3 インプットとアウトプットで成長を感じられる
見切り発車で始めた配信は「アウトプット」から始まった。「アウトプット」するために「インプット」することになり、「アウトプット」したことで次の「インプット」に繋がって、という連鎖で、自分を成長させることができた。
人に話すことは学びの質を高めることにもつながるので、最高のアウトプットだと感じている。
過去にライブ配信をやっていた経験から、おしゃべり自体は難なくできる。しかし相手がいて掛け合いとなると話は別だ。漫才のようなネタを仕込む必要はないけれど、1回10分の動画を最後まで見てもらえるように惹きつける会話をしなくてはいけない。編集でなんとかできる部分も多いが、できるだけテンポのいい会話を心がけていて、その結果、瞬発力が鍛えられた。どんな方向から球が飛んできてもキャッチして返せるというのは、対人関係において強みとなる。
誰から褒められるということがなくても、自分が実感していることが最重要であって、継続の秘訣でもあり、自己肯定感や自己効力感を高める秘訣でもある。
人に歴史あり。動画配信にも歴史あり。
どこに行き着くかも分からないまま、ただ「今」を楽しんで取り組んできた結果、得られたものは大きかった。
継続をテーマにした時、目標やゴールの設定に重きをおく説もある。それも良いと思う。
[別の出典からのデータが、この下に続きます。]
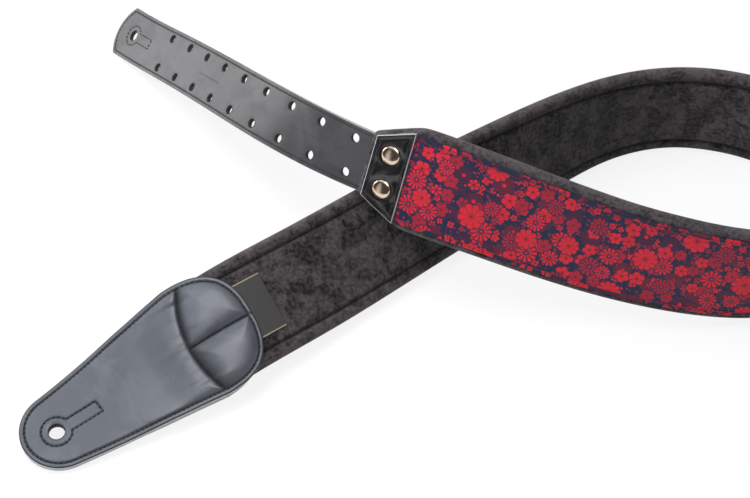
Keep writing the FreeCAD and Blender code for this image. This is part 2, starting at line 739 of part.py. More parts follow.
    def build_screw(self, index, side):
        """Slotted screw that goes into the post from the back."""
        tag = str(index)
        shank = self.primitive("Cylinder", "Shank" + tag, Radius="Sizes.thread_diameter / 2",
                               Height="Sizes.thread_length + Sizes.head_rim",
                               Placement__Base__z="-Sizes.thread_length")
        rim = self.primitive("Cylinder", "HeadRim" + tag, Radius="Sizes.head_diameter / 2",
                             Height="Sizes.head_rim")
        dome = self.primitive("Ellipsoid", "HeadDome" + tag, Radius1="Sizes.head_dome",
                              Radius2="Sizes.head_diameter / 2",
                              Radius3="Sizes.head_diameter / 2",
                              Placement__Base__z="Sizes.head_rim")
        dome.Angle1 = 0
        slot = self.primitive("Box", "Slot" + tag, Length="Sizes.head_diameter + 2",
                              Width="Sizes.slot_width", Height="Sizes.slot_depth + 1",
                              Placement__Base__x="-Sizes.head_diameter / 2 - 1",
                              Placement__Base__y="-Sizes.slot_width / 2",
                              Placement__Base__z="Sizes.head_rim + Sizes.head_dome"
                                                 " - Sizes.slot_depth")
        solid = self.joined("MultiFuse", "ScrewSolid" + tag, shank, rim, dome)
        screw = self.joined("Cut", "RearScrew" + tag, solid, slot)
        size = self.size
        level = self.rear_plate_back + 2 * size("seat_gap") + size("washer_wall")
        self.add_hardware(screw, "rear_screw_" + tag, side, level, 1)

    # -- the whole strap -------------------------------------------------------

    def build(self):
        self.build_body()
        self.build_tab()
        self.build_tongue()
        self.build_plates()
        for index, side in ((1, 1), (2, -1)):
            self.build_cap(index, side)
            self.build_washer(index, side)
            self.build_screw(index, side)
        self.document.recompute()

    def check(self):
        """Stop when an object failed or a piece is not one sound solid."""
        for item in self.document.Objects:
            if {"Invalid", "Error"} & set(item.State):
                raise RuntimeError("%s failed" % item.Name)
        for piece in self.pieces:
            shape = piece.Shape
            if shape.isNull() or not shape.isValid() or len(shape.Solids) != 1:
                raise RuntimeError("%s is not one sound solid" % piece.Label)

    def export(self):
        os.makedirs("parts", exist_ok=True)
        for piece in self.pieces:
            piece.Shape.exportStep("parts/%s.step" % piece.Label)
            print("%-24s %10.1f mm3" % (piece.Label, piece.Shape.Volume))

    def print_places(self):
        """Places that the record states, in mm."""
        for name, run in (("tab hole", self.tab_hole), ("tongue hole", self.tongue_hole),
                          ("screws", self.screw_run)):
            centre, _, width, face = self.route.frame(run)
            print(name, tuple(round(v, 3) for v in centre), "face",
                  tuple(round(v, 5) for v in face), "width", tuple(round(v, 5) for v in width))


def placement(origin, first, second, third):
    """Placement whose three axes point along the given directions."""
    return FreeCAD.Placement(FreeCAD.Matrix(
        first.x, second.x, third.x, origin.x,
        first.y, second.y, third.y, origin.y,
        first.z, second.z, third.z, origin.z,
        0, 0, 0, 1))


def main():
    strap = Strap()
    strap.build()
    strap.check()
    strap.export()
    strap.print_places()


main()
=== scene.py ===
"""A padded guitar strap: velour body, flowered face, quilted end tab, punched tongue and adjuster.

Every surface is worked out in strap coordinates and then laid along one centreline, the
route. A place on the strap is its run (distance along the route), its across (distance from
the middle line) and its out (height over the centreline, positive on the velour side), all
three in millimetres. The finished meshes are in metres.
"""
import logging
import math
from collections.abc import Callable, Sequence
from dataclasses import dataclass
from enum import Enum

import bmesh
import bpy
import numpy as np
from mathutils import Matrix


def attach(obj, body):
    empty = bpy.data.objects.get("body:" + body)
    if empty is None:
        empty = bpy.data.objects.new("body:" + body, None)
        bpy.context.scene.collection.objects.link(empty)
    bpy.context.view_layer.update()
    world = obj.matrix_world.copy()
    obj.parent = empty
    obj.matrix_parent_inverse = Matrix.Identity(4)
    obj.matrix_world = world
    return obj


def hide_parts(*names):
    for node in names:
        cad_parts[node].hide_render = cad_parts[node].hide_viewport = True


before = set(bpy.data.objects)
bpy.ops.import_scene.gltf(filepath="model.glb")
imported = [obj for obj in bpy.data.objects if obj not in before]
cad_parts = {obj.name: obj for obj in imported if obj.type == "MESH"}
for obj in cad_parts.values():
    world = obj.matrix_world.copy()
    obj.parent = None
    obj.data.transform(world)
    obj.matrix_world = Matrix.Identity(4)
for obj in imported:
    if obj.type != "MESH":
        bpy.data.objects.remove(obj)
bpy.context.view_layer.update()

MM = 0.001
log = logging.getLogger("strap")

Level = Callable[[np.ndarray, np.ndarray], np.ndarray]

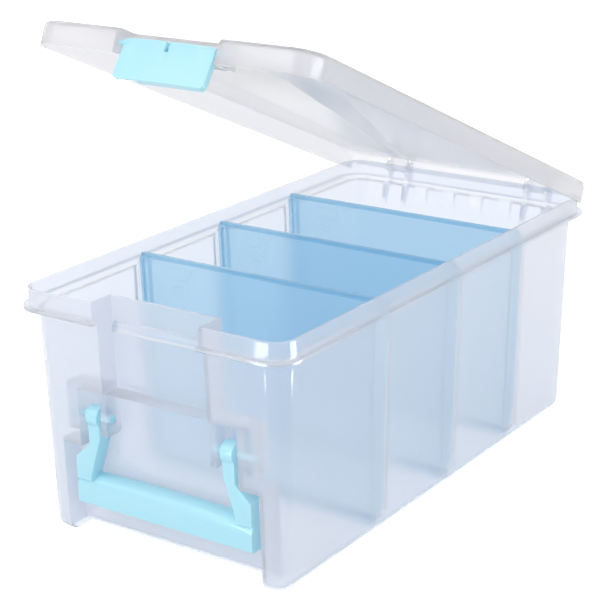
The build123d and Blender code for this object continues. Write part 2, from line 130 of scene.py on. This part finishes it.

でも、どこを目指すか分からないとしても、やらないよりはやる、3日よりは1週間、1週間よりは1ヶ月、とにかく1つ1つ積み重ねていくことが大きな力になるのではないかと思うのだ。
思えば遠くへ来たもんだ。
このnoteは、数年後、そんな気持ちでこの文章を読み返しているかもしれない私への長い長い手紙でもある。